Meinem Ermessen nach sind weitere ausführliche Erläuterungen eigentlich überflüssig, da ja in meinem Buch “Züchtung der Honigbiene” alle Aspekte unseres Zuchtbemühens klar und eindeutig erörtert sind. Auf Seite 135 dieses Buches finden Sie die wesentlichen Eigenschaften unseres Standards in einer Tabelle übersichtlich zusammengestellt. Die Liste umfasst 16 Eigenschaften, von denen 11 direkt mit Leistung zu tun haben. Zudem finden Sie bei jeder Eigenschaft den betreffenden Gütegrad in Zahlen und Zeichen angedeutet, was sich auf Befunde stützt, die über eine lange Zeitspanne hindurch gewonnen wurden. Ähnliche positive Angaben sind mir bei keiner anderen Zuchtrichtung bekannt. Auch kann ich mir kaum einen zutreffenderen Standard vorstellen.   Unsere Befunde stützen sich übrigens auf konkrete Vergleiche, die auf möglichst breiter Basis durchgeführt wurden. Solche Vergleiche stellen zugleich den Standard zur Bewertung der verschiedensten Rassen und Kreuzungen der Honigbiene.
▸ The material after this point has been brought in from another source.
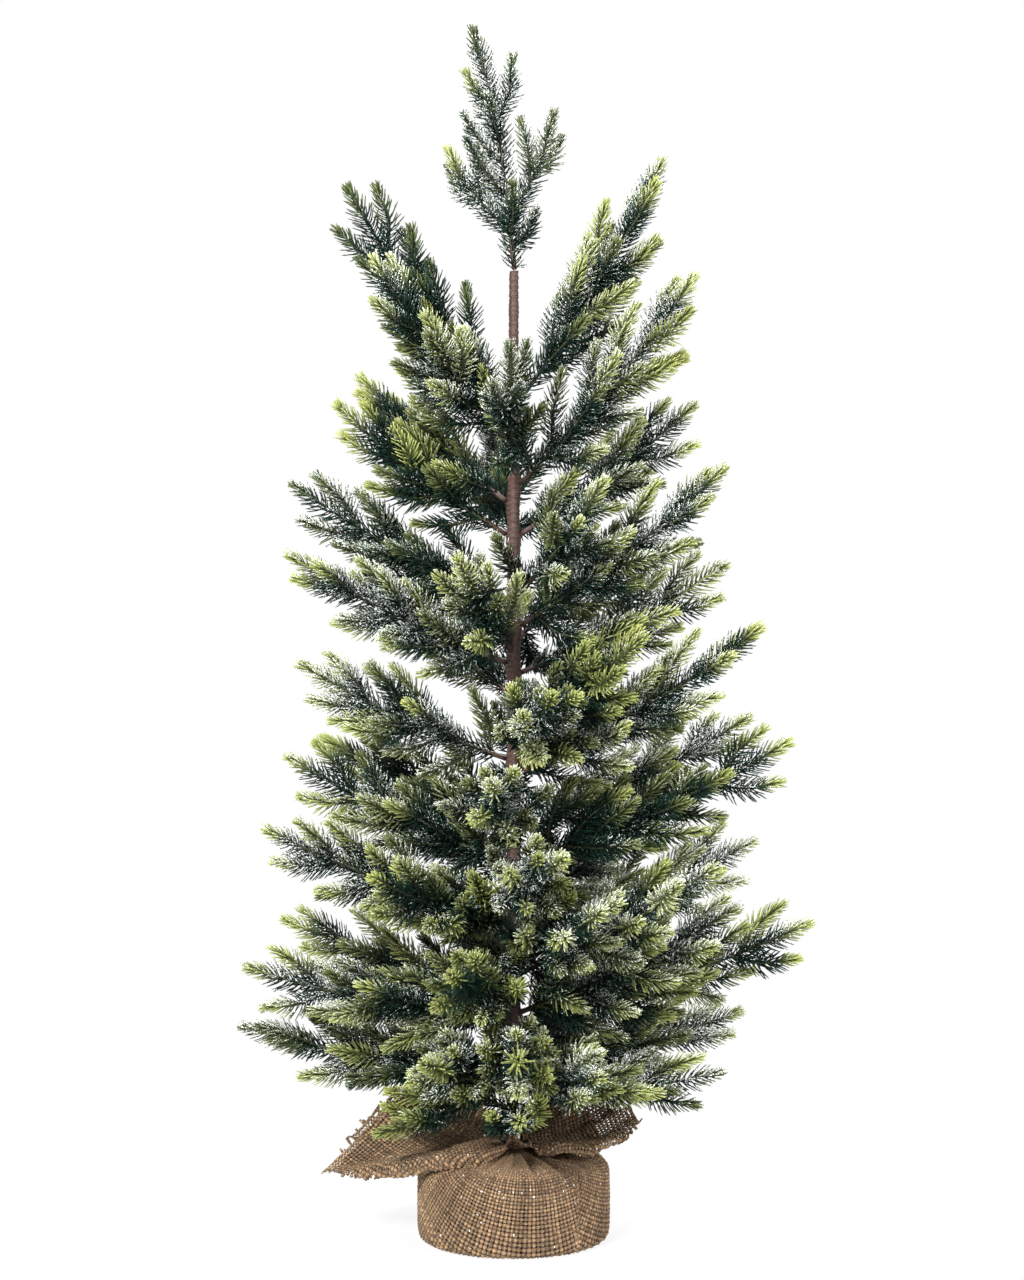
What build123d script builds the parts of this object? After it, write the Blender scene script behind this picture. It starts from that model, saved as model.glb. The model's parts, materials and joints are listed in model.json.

Demgegenüber beschränken sich die offiziellen Richtlinien für das Zuchtwesen des Deutschen Imkerbundes auf nur sechs Eigenschaften, von denen die Körmerkmale, Sanftmut und Wabensitz keinen Einfluss auf die Leistung ausüben. Die typische Buckfast-Biene ist lederbraun. Wir legen jedoch keinen besonderen Wert auf äußerliche Merkmale. Man kann sie mittels einer selektiven Inzucht leicht erzielen, aber nur auf Kosten der Leistung und der allgemeinen Lebenskraft. Eine zuverlässige Erbbeständigkeit der wirtschaftlichen Eigenschaften ist dagegen das wahre Merkmal und Ziel realistischer Zuchtbemühungen. Die positiven Befunde in verschiedensten Weltteilen und klimatischen Bedingungen bezeugen im Fall der Buckfast-Biene das Resultat einer konsequenten Züchtung über eine Zeit von nahezu 70 Jahren.

Ich muss annehmen, es wird mir keine weitere solche Möglichkeit vergönnt sein — so wünsche ich abschließend der Buckfast-Imkergemeinschaft eine entsprechende weitere Verbreitung und jedem Mitglied viel Freude und Erfolg in jeder Hinsicht.

Vortrag in Dormagen, 2. August 1986.